The battle for memory, the battle for nation
May is Heritage Month in the Philippines, and in 2026 it arrives not as a ceremonial pause but as an urgent national call to remember who we are. In a country often battered by political noise, historical distortion, and the daily assault of misinformation, heritage is not decoration; it is defense. It is the people’s quiet but enduring claim to truth, rootedness, and dignity. To celebrate heritage is to refuse the erasure of memory, to affirm that the Filipino nation is more than an electorate divided by color, personality, or propaganda. It is a moral and cultural community formed by many languages, faiths, struggles, and dreams, and this May we must defend that inheritance with conviction.
Across the country, activities marking Heritage Month remind us that identity lives in action, not in slogans alone. Museums open special exhibits; universities, local governments, and cultural institutions hold lectures, film showings, forums, and book launches; schools stage performances of indigenous music, folk dances, and oral traditions; communities organize guided heritage walks, restoration talks, and local history celebrations; and cultural workers bring attention to ancestral crafts, cuisine, and living traditions from Luzon to the Visayas and Mindanao. These events are not merely festive. They are acts of remembrance that connect the past to the present, and the present to the future. Every dance performed, every artifact displayed, every story retold strengthens the nation’s cultural spine.
This is why heritage month deserves the support of government and the Filipino people alike. Government must do more than issue proclamations; it must fund museums, archives, heritage sites, cultural mapping, and community-based programs that protect traditions at risk of disappearing. Local governments should nurture heritage festivals and conservation efforts not as tourism accessories, but as civic responsibilities. The Filipino people, for their part, must treat heritage as a shared duty, not a specialized hobby. In times of political division, heritage becomes a common ground where citizens can still recognize one another as heirs to the same long historical struggle. When truth is blurred by misinformation and weaponized for partisan gain, heritage offers a steadier compass. It teaches us to ask where we came from, what values sustained us, and what kind of nation we wish to become.
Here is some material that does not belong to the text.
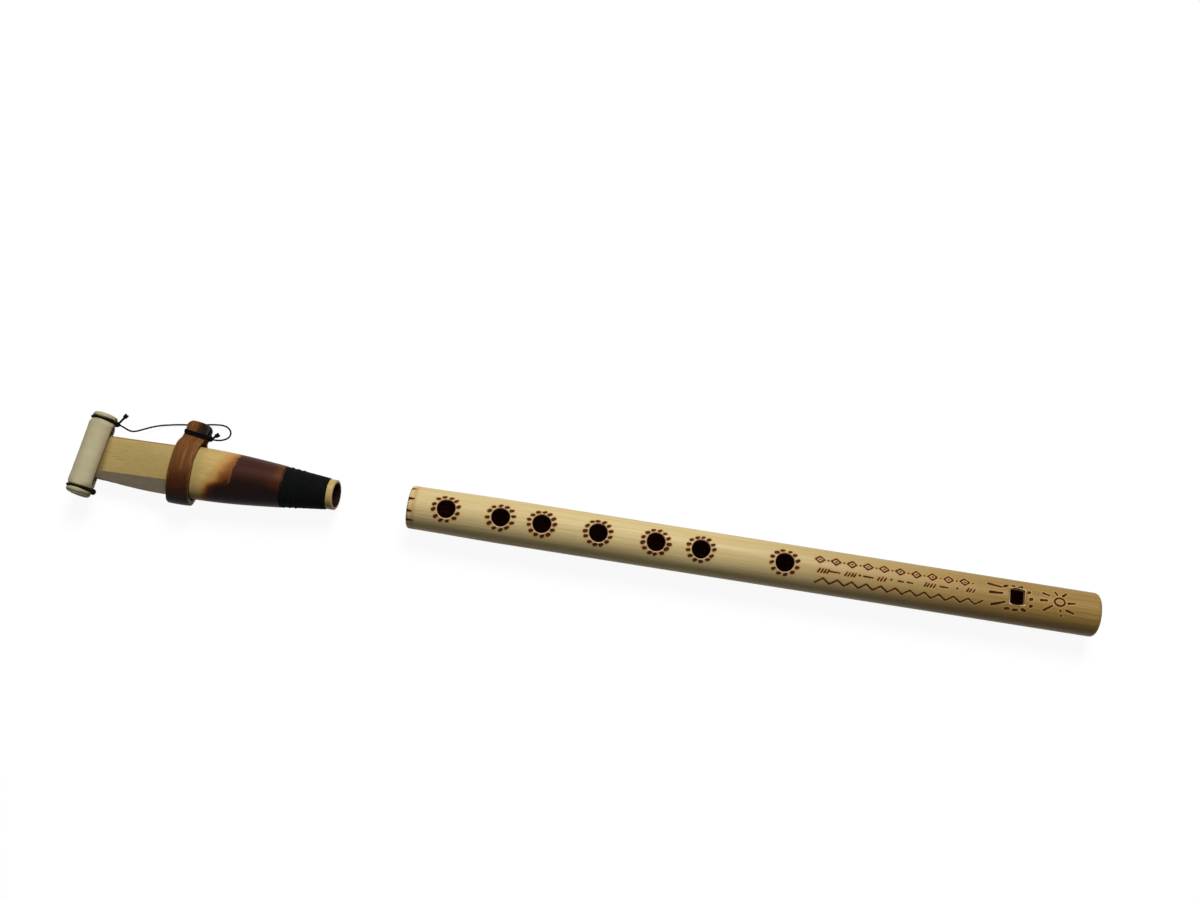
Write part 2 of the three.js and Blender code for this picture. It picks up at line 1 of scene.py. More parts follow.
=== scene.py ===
# %% [markdown]
# A duduk laid apart on a table.
# A duduk is a cane tube with finger holes, played through a wide double reed. Here it lies as a
# player unpacks it: the tube, and in front of its socket the reed with a thread wrap on its
# tenon, a bridle of bent cane, and a cap that keeps the mouth pressed flat. A thread tethers
# the cap to the bridle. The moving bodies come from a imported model, and this script dresses them
# with fine meshes and finishes.

# %% Load the frame
import math
import random

import bpy
import numpy as np
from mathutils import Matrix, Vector


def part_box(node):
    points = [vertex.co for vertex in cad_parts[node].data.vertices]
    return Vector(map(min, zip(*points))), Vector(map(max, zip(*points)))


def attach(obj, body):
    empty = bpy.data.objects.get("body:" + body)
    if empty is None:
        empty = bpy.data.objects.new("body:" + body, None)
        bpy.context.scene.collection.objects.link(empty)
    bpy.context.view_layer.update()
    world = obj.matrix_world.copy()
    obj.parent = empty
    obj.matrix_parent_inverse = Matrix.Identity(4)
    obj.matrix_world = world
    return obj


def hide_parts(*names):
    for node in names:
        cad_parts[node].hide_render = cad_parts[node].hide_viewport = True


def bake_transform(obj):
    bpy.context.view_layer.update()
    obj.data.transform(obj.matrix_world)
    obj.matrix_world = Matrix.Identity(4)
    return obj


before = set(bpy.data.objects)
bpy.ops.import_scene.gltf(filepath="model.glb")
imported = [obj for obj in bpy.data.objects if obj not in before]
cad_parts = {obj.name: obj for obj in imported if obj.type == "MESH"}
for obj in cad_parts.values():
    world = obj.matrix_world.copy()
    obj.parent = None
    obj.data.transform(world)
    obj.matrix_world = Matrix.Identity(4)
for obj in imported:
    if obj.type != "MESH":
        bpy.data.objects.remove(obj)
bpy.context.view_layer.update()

# %% [markdown]
# All shapes are drawn in millimetres in the instrument's own frame: s runs from the face of the
# tube's socket towards the foot, and y and z are counted from the axis of the tube. The reed
# lies at negative s. One function takes such points into the row frame, in metres.

# %% The instrument's own frame
MM = 0.001
tube_low, tube_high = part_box("body_tube")
SOCKET_FACE = Vector((tube_low.x, (tube_low.y + tube_high.y) / 2, (tube_low.z + tube_high.z) / 2))
TUBE_LENGTH = (tube_high.x - tube_low.x) / MM
AXIS_HEIGHT = SOCKET_FACE.z / MM


def to_row(points):
    return np.array(SOCKET_FACE) + np.asarray(points, float) * MM


def mix(start, end, share):
    return start + (end - start) * share


def ease(share):
    share = np.clip(share, 0, 1)
    return share * share * (3 - 2 * share)


print(f"tube {TUBE_LENGTH:.1f} mm long, its axis {AXIS_HEIGHT:.2f} mm over the table")

# %% [markdown]
# The camera comes first, because the free thread is checked against its view. It looks steeply
# down on the table, a little from the right. The focal length is that of a small zoom lens.

# %% Camera
CAMERA_AIM = (77.9, 41.1, -AXIS_HEIGHT)
CAMERA_DISTANCE = 631.2 * MM
CAMERA_ELEVATION = math.radians(76)
CAMERA_AZIMUTH = math.radians(9.13)
CAMERA_LENS = 42
SENSOR_WIDTH = 36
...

As a cultural worker and advocate for cultural awareness for national identity, I have long understood that the task of cultural preservation is deeply personal and profoundly public. My years in academe and in public commentary have shown that culture is never abstract; it is lived in classrooms, communities, archives, rituals, and in the ordinary acts of teaching younger generations to value what is Filipino. Such work is demanding because it resists indifference, commercial forgetting, and the reduction of identity to shallow rhetoric. Yet it is also hopeful, because every student awakened to heritage becomes a citizen less easy to deceive and less willing to surrender the nation’s memory to convenient falsehoods. In that sense, cultural work is nation-building at its most human level.
To celebrate Philippine Heritage Month is to affirm that the nation’s soul is still worth defending. We celebrate not because our past is perfect, but because it is ours --painful, beautiful, contested, and alive; in an era when political division thrives on confusion and misinformation seeks to colonize the mind, heritage is an act of resistance and renewal. May this month awaken in every Filipino a deeper sense of belonging, responsibility, and love of country, for the preservation of heritage is ultimately the perpetuation of our national identity.